Konsistensi pemerintah dan militer Myanmar dalam memperlakukan etnis Rohingya menuai kecaman dan kutukan dari komunitas internasional. Selain itu, sikap bergeming pemimpin de facto Myanmar, Aung San Suu Kyi, turut menjadi sasaran kritik.
Akan tetapi, sejumlah pihak menyebut, Suu Kyi justru tidak memiliki kapabilitas dan kewenangan yang mumpuni untuk menghentikan persekusi serta represi yang dilakukan oleh militer.

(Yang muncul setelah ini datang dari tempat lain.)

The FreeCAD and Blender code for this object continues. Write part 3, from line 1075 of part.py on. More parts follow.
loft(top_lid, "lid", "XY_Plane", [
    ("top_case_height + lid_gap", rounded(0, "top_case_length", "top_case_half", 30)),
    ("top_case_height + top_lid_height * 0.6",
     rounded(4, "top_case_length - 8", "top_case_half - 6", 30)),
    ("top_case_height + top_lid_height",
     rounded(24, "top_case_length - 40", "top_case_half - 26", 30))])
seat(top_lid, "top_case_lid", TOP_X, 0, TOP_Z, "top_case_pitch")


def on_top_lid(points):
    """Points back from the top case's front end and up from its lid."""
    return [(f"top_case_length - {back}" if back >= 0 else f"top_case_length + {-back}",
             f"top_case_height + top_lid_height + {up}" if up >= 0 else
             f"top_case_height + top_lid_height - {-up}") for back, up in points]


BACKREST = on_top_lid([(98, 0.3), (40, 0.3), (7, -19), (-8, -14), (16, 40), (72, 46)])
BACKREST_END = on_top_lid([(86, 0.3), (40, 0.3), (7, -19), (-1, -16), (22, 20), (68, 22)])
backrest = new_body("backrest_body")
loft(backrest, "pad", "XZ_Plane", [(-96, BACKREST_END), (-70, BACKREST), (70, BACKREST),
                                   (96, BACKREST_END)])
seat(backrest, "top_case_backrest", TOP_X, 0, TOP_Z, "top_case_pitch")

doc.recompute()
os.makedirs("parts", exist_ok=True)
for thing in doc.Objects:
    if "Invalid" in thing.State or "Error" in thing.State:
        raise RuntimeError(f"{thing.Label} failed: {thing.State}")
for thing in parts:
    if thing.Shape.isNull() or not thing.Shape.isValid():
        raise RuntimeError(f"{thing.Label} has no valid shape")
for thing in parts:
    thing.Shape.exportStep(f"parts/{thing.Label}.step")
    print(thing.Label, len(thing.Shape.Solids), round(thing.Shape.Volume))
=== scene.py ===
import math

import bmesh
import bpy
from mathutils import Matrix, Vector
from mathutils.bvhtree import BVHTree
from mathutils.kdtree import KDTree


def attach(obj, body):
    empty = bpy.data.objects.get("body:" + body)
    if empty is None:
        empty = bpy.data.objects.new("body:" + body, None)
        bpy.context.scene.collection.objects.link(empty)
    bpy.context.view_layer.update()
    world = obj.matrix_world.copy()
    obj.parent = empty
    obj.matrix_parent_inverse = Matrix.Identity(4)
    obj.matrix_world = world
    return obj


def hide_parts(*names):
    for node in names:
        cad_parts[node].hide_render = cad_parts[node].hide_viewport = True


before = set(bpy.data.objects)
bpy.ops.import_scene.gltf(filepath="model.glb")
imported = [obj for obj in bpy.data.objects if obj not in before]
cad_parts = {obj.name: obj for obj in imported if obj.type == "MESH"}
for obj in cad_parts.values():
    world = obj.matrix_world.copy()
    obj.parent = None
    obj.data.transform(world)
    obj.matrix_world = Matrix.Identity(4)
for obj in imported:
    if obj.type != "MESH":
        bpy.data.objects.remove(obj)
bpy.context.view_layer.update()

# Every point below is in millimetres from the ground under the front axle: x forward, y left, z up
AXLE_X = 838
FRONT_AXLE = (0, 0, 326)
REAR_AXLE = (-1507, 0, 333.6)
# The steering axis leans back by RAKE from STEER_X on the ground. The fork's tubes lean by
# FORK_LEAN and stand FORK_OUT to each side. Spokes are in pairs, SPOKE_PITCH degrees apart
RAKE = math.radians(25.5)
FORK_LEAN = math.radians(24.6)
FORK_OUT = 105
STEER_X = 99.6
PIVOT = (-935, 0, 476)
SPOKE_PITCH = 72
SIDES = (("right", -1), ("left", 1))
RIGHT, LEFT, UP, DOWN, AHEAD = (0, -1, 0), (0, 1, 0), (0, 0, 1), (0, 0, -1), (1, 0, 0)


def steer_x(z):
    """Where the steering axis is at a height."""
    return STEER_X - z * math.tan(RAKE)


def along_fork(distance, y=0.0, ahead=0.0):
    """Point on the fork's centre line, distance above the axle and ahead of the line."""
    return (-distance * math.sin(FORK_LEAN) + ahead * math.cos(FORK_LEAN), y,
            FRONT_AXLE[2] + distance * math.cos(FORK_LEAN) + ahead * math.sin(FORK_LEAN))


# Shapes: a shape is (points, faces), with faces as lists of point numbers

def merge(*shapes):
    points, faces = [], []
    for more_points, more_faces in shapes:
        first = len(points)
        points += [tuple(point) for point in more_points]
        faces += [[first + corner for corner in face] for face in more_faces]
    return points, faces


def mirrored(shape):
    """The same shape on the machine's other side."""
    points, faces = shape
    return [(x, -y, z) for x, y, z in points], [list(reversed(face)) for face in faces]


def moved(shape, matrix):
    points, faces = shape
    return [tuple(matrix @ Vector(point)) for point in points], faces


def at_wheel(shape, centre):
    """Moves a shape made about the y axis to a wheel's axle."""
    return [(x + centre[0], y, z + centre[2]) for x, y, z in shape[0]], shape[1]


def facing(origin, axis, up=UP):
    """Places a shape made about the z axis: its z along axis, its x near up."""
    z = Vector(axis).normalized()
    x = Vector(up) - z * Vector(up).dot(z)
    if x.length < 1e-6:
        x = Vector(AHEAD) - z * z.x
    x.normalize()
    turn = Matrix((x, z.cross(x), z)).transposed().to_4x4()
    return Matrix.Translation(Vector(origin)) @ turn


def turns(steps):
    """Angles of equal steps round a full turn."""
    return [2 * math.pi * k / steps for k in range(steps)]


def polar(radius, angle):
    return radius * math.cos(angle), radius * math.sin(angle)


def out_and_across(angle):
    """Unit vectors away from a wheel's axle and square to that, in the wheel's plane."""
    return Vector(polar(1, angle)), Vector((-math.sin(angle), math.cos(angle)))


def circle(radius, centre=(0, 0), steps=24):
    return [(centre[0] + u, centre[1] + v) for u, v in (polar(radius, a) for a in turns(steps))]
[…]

Mengingat, militer masih memiliki peran yang luar biasa besar, baik dalam eksekutif maupun legislatif Myanmar, meski negara itu telah lepas dari sistem pemerintahan junta sejak 2011.
Tentara Myanmar Membakar Desa Rohingya?
Amnesty International di Indonesia melaporkan, militer Myanmar diduga kuat melakukan pembakaran terhadap sejumlah desa yang dihuni oleh etnis Rohingya dan kelompok minoritas.
Dugaan tersebut muncul dari hasil laporan tim pencari fakta Amnesty International yang berada di Myanmar dan Bangladesh. Laporan itu disampaikan kepada media di Jakarta, Jumat, 15 September 2017.
Menurut Laura Haigh, ketua tim pencari fakta untuk Amnesty Internasional di Myanmar, bukti yang berhasil dikumpulkan oleh rekan sejawatnya di lapangan menunjukkan keterlibatan militer Myanmar dalam aksi serangan dan pembakaran desa yang dihuni oleh etnis Rohingya.
Bukti itu diperoleh dari hasil wawancara tim Amnesty International dengan sejumlah etnis Rohingya yang telah mengungsi di Bangladesh, pencitraan satelit terhadap area desa yang diduga dibakar oleh militer, dan dokumentasi foto serta video.
"Kami berhasil menemukan bukti secara nyata mengenai keterlibatan militer Myanmar dalam indikasi kejahatan kemanusiaan dan pembersihan etnis di Rakhine," jelas Haigh lewat sambungan Skype di kantor Amnesty International, Jakarta.